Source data
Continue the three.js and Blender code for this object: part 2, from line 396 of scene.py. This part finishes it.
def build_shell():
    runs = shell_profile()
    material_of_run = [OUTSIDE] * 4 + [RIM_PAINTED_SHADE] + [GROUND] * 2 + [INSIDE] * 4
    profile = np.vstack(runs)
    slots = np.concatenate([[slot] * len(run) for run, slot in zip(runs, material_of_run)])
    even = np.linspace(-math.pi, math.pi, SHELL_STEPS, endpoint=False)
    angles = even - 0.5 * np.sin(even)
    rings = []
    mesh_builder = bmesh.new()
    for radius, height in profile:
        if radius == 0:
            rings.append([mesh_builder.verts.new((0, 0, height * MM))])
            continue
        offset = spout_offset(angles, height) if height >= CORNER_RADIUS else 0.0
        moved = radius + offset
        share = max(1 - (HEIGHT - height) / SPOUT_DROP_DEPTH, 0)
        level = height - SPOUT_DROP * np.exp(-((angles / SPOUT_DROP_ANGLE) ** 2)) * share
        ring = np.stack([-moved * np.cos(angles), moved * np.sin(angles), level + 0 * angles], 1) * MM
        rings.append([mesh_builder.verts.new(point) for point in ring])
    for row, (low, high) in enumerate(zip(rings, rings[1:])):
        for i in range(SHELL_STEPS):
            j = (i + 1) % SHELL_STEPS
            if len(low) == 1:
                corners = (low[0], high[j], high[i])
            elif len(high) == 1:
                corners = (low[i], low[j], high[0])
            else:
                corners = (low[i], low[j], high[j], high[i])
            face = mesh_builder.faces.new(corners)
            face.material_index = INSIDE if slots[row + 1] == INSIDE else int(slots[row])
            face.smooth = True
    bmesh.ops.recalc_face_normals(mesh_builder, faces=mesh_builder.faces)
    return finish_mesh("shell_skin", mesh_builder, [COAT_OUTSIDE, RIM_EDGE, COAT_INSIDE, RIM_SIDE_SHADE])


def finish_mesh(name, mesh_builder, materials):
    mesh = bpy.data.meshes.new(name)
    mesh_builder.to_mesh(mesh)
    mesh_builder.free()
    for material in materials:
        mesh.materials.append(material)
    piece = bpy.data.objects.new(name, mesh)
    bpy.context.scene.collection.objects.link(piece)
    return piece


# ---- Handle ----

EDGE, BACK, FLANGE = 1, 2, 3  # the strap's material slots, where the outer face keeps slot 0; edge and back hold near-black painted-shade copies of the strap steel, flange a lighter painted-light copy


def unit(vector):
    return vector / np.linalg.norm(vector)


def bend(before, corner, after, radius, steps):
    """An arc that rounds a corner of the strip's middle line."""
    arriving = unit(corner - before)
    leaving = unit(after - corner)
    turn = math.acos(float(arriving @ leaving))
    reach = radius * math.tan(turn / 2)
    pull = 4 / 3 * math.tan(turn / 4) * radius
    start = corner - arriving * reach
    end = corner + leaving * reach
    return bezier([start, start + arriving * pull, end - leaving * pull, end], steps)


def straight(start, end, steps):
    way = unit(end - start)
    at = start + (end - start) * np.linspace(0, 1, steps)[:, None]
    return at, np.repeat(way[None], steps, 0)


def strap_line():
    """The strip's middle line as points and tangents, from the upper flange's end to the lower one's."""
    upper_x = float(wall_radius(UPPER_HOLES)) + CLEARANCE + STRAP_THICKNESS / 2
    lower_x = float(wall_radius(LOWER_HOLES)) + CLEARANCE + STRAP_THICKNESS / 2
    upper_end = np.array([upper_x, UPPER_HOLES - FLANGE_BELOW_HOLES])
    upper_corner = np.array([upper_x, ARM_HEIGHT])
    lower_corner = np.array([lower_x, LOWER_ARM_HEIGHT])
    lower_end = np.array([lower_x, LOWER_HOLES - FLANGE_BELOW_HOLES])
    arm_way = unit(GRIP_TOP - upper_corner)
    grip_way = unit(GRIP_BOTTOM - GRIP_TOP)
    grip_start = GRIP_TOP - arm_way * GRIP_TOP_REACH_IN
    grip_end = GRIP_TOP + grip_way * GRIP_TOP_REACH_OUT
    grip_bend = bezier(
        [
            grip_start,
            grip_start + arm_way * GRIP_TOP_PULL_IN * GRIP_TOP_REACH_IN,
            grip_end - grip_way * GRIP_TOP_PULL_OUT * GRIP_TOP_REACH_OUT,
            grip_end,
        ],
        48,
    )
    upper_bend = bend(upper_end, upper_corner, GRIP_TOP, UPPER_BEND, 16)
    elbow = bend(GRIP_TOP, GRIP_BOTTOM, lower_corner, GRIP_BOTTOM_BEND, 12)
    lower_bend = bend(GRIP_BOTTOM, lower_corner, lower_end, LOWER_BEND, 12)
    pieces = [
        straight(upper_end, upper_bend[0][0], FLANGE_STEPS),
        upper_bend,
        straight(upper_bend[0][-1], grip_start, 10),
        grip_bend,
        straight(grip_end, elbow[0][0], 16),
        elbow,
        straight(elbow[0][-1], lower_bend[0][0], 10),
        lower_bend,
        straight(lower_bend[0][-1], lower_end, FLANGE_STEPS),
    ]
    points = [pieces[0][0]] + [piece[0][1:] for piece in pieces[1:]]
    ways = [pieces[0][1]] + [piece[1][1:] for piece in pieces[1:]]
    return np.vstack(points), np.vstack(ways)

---

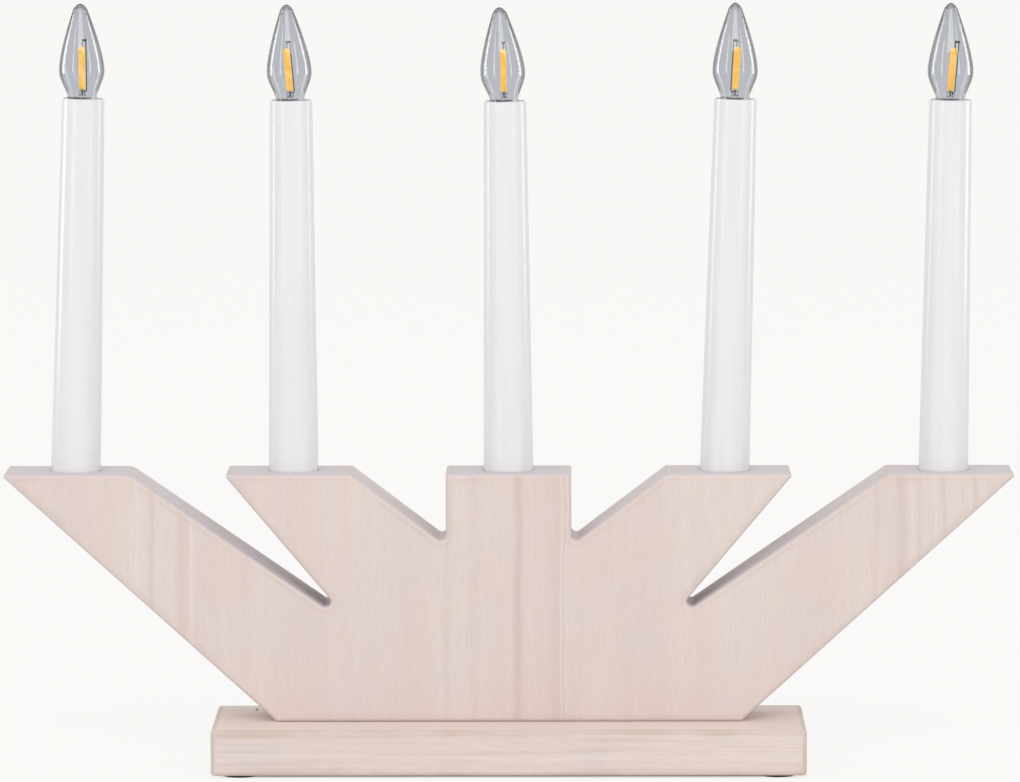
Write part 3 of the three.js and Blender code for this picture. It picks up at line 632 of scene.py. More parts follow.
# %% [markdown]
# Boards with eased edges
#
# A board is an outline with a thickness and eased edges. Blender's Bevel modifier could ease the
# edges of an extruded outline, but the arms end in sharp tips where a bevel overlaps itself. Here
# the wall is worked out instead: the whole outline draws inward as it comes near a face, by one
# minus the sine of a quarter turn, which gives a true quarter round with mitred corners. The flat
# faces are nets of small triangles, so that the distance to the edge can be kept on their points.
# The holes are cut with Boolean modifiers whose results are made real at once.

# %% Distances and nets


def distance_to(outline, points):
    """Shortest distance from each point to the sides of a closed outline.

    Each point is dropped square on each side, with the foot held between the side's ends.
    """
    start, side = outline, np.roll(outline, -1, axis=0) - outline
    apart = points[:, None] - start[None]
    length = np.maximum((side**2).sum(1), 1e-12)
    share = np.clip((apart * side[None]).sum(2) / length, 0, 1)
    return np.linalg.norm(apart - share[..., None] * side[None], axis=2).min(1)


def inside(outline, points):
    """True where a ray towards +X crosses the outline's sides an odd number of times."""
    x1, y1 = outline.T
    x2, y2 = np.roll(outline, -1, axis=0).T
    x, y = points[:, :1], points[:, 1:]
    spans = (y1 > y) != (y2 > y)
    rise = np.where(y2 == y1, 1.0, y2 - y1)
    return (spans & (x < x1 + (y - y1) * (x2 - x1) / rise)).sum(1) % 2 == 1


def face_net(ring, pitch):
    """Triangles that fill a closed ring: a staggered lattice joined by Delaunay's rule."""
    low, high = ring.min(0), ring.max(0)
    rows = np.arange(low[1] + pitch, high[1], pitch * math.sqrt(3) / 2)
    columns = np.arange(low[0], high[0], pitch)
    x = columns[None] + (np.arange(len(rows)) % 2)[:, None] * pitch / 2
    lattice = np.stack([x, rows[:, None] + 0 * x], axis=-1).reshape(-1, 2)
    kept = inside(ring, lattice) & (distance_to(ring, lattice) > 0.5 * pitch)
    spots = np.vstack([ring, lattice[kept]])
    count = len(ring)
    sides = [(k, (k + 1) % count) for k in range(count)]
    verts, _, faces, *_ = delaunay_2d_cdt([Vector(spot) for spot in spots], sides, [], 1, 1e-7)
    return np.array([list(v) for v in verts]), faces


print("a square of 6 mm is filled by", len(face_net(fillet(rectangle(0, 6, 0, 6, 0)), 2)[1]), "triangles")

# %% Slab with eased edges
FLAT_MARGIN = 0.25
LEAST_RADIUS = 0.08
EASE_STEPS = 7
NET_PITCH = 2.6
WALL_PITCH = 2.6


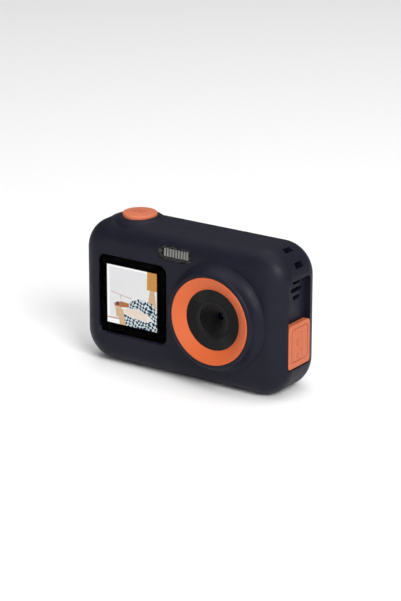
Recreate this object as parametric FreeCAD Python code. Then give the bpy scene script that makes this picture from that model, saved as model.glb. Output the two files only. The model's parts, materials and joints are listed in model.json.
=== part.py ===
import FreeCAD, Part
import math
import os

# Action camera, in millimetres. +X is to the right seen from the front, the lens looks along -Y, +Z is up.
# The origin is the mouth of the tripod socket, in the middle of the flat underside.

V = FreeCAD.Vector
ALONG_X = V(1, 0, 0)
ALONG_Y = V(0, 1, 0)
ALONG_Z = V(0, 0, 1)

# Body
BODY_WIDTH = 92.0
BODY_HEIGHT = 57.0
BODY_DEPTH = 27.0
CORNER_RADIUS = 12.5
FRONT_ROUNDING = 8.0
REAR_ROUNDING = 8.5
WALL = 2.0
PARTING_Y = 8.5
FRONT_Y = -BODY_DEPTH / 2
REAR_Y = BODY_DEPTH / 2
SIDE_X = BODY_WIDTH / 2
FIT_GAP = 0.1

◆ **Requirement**
Reproduce exactly the lines from the line with "Recreate this object" through the line with "FIT_GAP = 0.1", both end lines included, and only those lines.

◆ **Solution to the exercise**
Recreate this object as parametric FreeCAD Python code. Then give the bpy scene script that makes this picture from that model, saved as model.glb. Output the two files only. The model's parts, materials and joints are listed in model.json.
=== part.py ===
import FreeCAD, Part
import math
import os

# Action camera, in millimetres. +X is to the right seen from the front, the lens looks along -Y, +Z is up.
# The origin is the mouth of the tripod socket, in the middle of the flat underside.

V = FreeCAD.Vector
ALONG_X = V(1, 0, 0)
ALONG_Y = V(0, 1, 0)
ALONG_Z = V(0, 0, 1)

# Body
BODY_WIDTH = 92.0
BODY_HEIGHT = 57.0
BODY_DEPTH = 27.0
CORNER_RADIUS = 12.5
FRONT_ROUNDING = 8.0
REAR_ROUNDING = 8.5
WALL = 2.0
PARTING_Y = 8.5
FRONT_Y = -BODY_DEPTH / 2
REAR_Y = BODY_DEPTH / 2
SIDE_X = BODY_WIDTH / 2
FIT_GAP = 0.1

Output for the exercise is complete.